## DATA EXCERPT
BEGIN

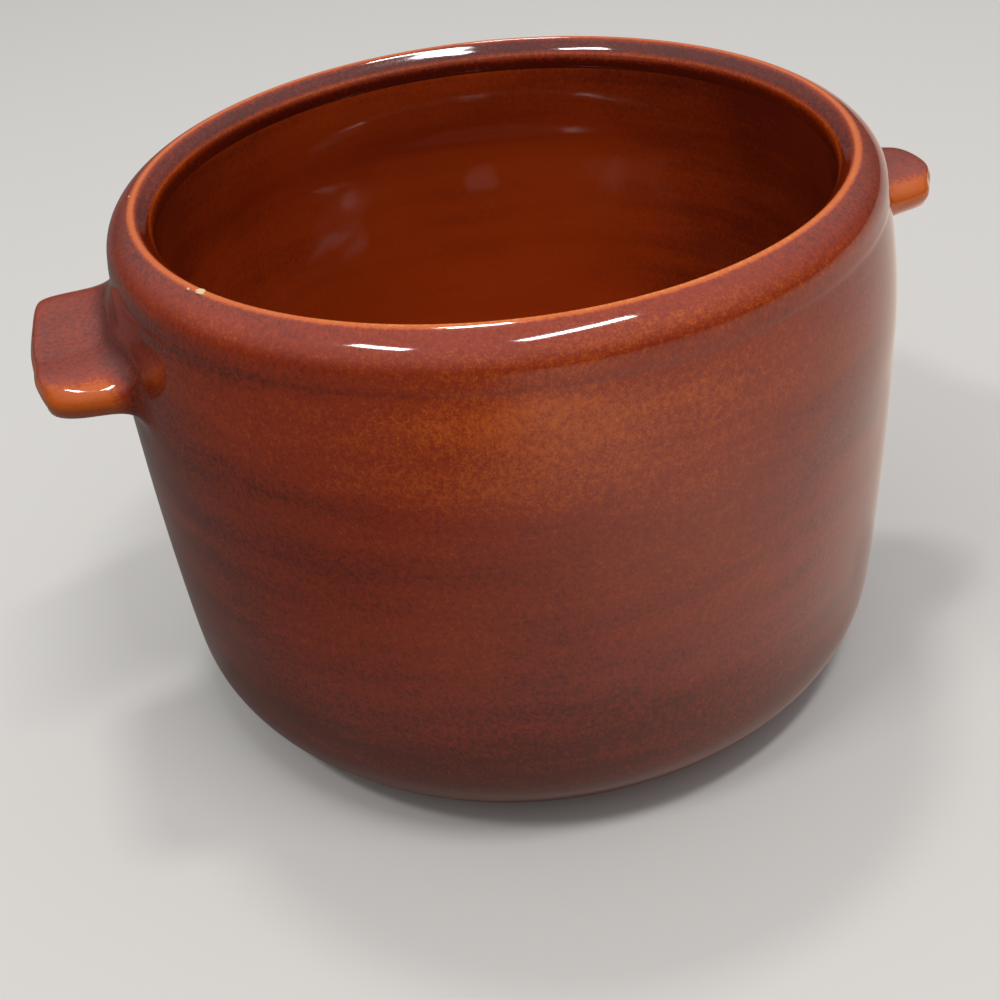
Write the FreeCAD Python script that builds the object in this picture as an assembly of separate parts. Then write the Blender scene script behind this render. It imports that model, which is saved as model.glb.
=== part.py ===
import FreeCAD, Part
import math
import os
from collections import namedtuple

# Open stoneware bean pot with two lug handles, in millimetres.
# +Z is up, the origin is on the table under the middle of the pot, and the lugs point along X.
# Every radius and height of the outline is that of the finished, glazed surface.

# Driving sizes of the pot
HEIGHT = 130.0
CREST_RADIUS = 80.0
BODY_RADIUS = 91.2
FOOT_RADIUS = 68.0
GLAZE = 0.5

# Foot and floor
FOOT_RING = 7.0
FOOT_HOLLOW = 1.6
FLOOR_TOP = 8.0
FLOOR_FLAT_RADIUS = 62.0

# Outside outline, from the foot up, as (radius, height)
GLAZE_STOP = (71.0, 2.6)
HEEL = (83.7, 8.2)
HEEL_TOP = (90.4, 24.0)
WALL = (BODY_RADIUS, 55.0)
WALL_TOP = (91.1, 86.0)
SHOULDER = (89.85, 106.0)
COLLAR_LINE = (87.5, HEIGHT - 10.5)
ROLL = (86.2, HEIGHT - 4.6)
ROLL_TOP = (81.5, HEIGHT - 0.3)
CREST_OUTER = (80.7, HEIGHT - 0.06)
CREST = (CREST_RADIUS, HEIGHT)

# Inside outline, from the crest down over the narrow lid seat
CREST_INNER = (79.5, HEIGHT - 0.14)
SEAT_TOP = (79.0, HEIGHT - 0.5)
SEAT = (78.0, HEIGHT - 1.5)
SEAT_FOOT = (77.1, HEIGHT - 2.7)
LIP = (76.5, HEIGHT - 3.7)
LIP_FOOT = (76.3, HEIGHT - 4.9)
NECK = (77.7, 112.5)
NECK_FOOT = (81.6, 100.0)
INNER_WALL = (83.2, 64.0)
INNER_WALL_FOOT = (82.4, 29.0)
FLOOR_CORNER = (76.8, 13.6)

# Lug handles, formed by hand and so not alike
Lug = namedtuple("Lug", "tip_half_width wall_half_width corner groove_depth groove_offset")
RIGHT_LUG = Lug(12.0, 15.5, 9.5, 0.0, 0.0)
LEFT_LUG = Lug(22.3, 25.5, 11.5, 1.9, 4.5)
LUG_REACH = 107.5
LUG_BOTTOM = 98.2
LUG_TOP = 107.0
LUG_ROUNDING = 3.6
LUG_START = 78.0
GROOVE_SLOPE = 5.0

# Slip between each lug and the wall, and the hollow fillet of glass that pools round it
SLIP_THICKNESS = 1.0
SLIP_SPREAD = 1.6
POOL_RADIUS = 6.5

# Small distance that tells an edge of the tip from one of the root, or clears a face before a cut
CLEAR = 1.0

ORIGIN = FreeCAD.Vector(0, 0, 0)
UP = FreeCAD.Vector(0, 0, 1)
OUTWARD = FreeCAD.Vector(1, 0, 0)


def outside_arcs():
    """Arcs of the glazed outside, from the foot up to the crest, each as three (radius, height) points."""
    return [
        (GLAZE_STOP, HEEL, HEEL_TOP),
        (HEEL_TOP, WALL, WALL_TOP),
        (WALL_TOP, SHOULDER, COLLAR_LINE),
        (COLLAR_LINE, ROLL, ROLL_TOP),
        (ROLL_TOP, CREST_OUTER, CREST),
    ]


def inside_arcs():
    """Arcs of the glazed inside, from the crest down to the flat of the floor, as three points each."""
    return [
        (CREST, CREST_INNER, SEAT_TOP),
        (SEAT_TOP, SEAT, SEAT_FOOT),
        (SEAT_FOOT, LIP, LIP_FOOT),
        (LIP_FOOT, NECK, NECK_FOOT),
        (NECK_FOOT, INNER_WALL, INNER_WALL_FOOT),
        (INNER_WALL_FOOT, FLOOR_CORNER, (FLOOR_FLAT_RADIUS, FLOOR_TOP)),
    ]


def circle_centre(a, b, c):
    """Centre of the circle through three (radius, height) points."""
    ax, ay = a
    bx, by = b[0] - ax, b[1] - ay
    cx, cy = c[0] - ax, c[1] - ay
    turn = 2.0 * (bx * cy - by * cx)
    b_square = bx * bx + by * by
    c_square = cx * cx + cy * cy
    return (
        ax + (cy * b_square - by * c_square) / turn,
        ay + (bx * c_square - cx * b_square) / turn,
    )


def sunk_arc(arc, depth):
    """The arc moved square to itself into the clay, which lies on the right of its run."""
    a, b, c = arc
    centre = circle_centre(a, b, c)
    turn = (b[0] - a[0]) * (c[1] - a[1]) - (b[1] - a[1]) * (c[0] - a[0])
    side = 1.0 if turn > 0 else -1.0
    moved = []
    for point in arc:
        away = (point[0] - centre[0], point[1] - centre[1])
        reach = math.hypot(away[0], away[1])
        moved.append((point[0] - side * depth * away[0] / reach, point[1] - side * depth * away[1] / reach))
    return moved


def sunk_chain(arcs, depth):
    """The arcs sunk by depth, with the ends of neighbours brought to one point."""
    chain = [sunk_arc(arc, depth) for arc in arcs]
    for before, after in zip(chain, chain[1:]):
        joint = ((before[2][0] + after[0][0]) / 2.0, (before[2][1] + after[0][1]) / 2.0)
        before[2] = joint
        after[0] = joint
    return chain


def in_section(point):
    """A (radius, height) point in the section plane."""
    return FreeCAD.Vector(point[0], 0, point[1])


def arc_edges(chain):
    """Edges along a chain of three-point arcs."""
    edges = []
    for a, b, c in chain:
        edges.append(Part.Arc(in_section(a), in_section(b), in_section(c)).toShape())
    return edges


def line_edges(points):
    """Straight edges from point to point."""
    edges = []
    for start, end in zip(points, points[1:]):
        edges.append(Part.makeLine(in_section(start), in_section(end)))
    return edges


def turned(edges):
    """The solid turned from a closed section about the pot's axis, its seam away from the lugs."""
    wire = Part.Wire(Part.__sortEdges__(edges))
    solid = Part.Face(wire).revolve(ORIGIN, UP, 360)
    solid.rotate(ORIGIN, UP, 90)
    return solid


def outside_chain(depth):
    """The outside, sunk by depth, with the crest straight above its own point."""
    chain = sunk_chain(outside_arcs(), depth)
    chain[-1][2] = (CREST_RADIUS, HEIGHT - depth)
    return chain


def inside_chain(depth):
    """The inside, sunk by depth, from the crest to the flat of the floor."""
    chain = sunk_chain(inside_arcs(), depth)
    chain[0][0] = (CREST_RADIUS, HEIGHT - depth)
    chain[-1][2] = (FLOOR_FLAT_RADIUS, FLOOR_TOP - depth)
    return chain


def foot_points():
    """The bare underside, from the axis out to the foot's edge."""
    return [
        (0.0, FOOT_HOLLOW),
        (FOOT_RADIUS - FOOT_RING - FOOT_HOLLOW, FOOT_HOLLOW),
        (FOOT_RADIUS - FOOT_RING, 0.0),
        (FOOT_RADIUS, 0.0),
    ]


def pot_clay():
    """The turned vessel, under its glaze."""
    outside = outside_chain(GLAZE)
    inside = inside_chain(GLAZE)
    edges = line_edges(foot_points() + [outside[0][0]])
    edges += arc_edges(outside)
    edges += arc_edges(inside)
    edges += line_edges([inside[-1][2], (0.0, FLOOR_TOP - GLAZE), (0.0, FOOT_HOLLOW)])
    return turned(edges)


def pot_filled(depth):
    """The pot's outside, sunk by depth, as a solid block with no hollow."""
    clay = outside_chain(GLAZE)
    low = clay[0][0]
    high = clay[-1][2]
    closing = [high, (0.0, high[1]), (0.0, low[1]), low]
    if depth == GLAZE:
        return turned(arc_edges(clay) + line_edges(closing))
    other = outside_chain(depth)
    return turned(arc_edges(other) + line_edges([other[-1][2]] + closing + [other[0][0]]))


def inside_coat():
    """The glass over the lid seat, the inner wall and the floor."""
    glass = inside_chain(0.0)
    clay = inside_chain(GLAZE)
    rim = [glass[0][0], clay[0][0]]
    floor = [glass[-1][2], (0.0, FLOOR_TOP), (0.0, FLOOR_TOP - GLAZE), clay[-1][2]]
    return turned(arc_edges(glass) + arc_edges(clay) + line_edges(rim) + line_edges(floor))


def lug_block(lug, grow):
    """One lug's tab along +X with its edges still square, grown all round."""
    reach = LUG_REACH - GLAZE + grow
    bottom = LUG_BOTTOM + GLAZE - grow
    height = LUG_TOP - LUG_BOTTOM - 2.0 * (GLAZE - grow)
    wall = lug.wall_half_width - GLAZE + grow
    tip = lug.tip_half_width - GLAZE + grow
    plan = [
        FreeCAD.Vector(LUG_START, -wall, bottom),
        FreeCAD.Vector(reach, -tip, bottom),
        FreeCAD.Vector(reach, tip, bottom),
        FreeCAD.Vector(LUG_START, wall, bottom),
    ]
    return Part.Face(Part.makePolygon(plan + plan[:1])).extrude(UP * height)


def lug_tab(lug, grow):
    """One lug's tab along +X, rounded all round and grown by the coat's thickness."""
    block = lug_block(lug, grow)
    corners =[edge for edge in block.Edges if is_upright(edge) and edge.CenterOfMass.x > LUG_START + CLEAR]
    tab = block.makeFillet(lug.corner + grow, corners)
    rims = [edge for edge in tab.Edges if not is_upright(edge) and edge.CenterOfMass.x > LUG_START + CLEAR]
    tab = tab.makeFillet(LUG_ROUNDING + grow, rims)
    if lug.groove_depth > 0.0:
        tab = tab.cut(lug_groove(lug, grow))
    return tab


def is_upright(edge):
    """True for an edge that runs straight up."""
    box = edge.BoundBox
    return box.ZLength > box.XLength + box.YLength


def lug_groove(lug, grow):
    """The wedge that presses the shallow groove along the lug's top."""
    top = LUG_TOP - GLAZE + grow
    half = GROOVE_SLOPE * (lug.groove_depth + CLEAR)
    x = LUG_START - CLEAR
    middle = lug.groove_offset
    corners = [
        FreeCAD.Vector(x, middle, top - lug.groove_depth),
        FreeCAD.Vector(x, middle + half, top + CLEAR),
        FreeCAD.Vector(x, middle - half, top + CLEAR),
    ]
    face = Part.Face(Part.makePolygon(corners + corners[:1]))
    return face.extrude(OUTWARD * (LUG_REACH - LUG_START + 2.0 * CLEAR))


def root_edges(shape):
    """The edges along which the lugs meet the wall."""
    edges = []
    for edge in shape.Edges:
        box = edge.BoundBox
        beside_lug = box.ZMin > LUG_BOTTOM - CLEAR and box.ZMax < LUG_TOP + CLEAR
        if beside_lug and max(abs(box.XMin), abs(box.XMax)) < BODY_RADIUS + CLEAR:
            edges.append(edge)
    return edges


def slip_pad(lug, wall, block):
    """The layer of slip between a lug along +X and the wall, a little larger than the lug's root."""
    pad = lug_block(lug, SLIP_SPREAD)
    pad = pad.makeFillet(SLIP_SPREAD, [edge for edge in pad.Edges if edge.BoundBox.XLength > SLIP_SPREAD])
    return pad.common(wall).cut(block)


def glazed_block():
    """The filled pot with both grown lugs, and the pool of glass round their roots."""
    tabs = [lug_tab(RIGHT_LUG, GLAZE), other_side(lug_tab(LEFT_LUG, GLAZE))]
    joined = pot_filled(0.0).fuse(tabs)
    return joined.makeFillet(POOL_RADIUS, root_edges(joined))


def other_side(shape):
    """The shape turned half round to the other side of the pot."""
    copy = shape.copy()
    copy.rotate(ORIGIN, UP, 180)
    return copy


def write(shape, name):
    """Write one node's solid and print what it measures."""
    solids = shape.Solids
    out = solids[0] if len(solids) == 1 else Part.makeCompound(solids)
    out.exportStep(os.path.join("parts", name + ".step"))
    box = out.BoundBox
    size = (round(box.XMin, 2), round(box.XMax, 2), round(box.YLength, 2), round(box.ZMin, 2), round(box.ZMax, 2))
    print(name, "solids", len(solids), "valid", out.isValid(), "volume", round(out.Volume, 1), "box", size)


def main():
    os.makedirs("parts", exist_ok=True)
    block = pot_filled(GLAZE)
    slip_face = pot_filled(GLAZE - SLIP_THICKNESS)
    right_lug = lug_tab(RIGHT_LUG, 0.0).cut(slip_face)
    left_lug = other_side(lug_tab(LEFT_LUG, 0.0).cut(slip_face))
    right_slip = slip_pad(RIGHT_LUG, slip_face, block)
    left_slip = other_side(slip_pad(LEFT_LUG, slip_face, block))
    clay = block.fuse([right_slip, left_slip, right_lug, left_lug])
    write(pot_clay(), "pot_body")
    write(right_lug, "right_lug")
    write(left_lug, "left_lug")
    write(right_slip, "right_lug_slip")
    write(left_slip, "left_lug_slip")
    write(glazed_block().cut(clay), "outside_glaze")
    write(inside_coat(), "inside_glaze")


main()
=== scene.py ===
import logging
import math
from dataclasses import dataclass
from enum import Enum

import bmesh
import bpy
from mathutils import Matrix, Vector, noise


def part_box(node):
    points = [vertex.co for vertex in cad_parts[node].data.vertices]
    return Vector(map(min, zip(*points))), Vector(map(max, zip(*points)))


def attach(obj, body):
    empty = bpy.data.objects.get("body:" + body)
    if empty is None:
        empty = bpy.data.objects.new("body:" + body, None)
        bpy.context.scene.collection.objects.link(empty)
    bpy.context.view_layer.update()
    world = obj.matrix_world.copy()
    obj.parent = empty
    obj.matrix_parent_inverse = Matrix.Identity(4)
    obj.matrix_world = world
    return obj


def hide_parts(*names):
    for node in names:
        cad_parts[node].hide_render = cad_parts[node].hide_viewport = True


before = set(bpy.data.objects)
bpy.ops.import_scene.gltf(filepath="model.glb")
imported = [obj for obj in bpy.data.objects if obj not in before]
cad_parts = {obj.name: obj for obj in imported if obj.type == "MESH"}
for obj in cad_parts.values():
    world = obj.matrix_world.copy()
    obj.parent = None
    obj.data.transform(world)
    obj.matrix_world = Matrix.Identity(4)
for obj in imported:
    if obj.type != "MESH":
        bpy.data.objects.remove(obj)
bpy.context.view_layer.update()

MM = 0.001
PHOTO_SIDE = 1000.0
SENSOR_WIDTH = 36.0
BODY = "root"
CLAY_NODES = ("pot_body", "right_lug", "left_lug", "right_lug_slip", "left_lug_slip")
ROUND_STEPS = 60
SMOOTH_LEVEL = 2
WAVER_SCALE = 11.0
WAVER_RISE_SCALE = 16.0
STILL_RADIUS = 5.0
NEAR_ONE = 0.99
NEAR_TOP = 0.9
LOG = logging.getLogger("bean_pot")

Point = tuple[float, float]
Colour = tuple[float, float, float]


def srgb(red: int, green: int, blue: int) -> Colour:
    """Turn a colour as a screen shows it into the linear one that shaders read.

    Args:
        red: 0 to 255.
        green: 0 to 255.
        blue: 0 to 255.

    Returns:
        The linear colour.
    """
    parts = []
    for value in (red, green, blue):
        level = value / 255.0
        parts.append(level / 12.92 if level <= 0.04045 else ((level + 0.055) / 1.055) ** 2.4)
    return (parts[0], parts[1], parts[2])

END

## PROMPT
Only the lines from the one with "in imported if" through the end of the material are wanted; copy them exactly, both ends included.

## FINISHED TASK
cad_parts = {obj.name: obj for obj in imported if obj.type == "MESH"}
for obj in cad_parts.values():
    world = obj.matrix_world.copy()
    obj.parent = None
    obj.data.transform(world)
    obj.matrix_world = Matrix.Identity(4)
for obj in imported:
    if obj.type != "MESH":
        bpy.data.objects.remove(obj)
bpy.context.view_layer.update()

MM = 0.001
PHOTO_SIDE = 1000.0
SENSOR_WIDTH = 36.0
BODY = "root"
CLAY_NODES = ("pot_body", "right_lug", "left_lug", "right_lug_slip", "left_lug_slip")
ROUND_STEPS = 60
SMOOTH_LEVEL = 2
WAVER_SCALE = 11.0
WAVER_RISE_SCALE = 16.0
STILL_RADIUS = 5.0
NEAR_ONE = 0.99
NEAR_TOP = 0.9
LOG = logging.getLogger("bean_pot")

Point = tuple[float, float]
Colour = tuple[float, float, float]


def srgb(red: int, green: int, blue: int) -> Colour:
    """Turn a colour as a screen shows it into the linear one that shaders read.

    Args:
        red: 0 to 255.
        green: 0 to 255.
        blue: 0 to 255.

    Returns:
        The linear colour.
    """
    parts = []
    for value in (red, green, blue):
        level = value / 255.0
        parts.append(level / 12.92 if level <= 0.04045 else ((level + 0.055) / 1.055) ** 2.4)
    return (parts[0], parts[1], parts[2])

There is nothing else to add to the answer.